Lovins, who for more than 30 years has been professing what he describes as an “independent, non-adversarial and trans-ideological” approach to business and environment, has taken Wal-Mart on as a client.

“By enhancing and protecting nature’s capital, Wal-Mart can increase profits and protect the environment by doing what it does more efficiently,” according to Lovins.

And in the 21st century, efficiency means buying and selling green.

With Scott at the wheel and Lovins in the backseat, Wal-Mart’s new business plan outlines a program to increase energy efficiency of its 7,000 trucks by 25 per cent over the next three years.

It has a plan to reduce energy use in its 6,600 stores by 30 per cent over the next three years.

It has committed to selling organic food and clothing.

According to Fortune Magazine writer Marc Gunther: “In Wal-Mart the organic-cotton industry has found its best customer.
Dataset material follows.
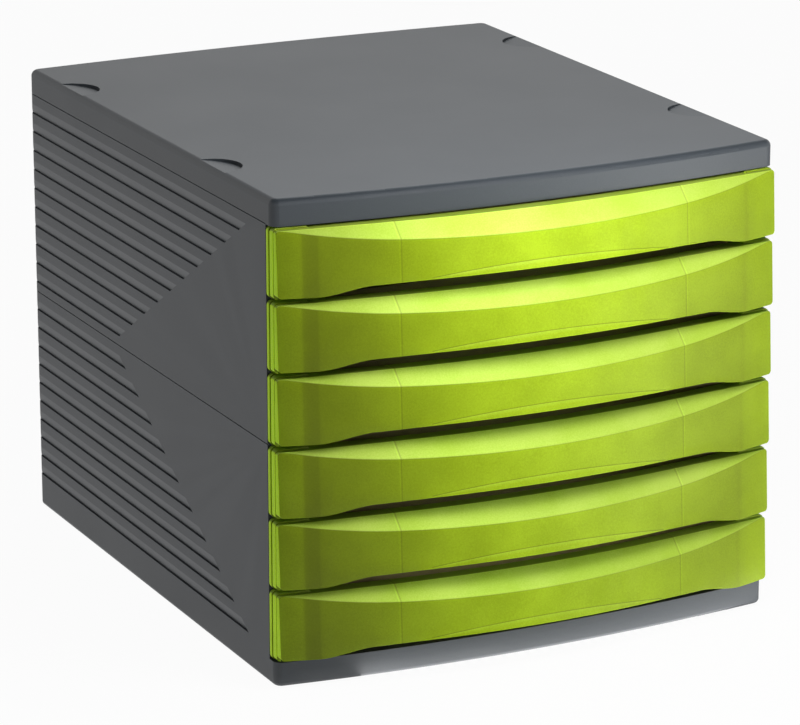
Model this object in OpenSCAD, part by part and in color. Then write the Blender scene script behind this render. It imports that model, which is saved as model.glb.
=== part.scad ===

Five years ago, global production of organic cotton amounted to about 6,400 metric tonnes … and in 2006 Wal-Mart alone will use 6,800 tonnes.

Like it or not, accept it or not, business mind and environmental brawn have covertly come together.

Wal-Mart’s “new future” is by no means the end of the story – there are social justice and fairness issues that must be addressed.

But I believe this is a good beginning.

What we are seeing is that ENGOs are having a serious role to play in the future development and regulation of environmentally enlightened corporations.

If Lovins and Scott do this right — and if consumers respond accordingly — we can no longer write large corporations off as simply being at odds with ecosystem health.

I am being cautious here, and you should be too.

But at first blush, I like what I see.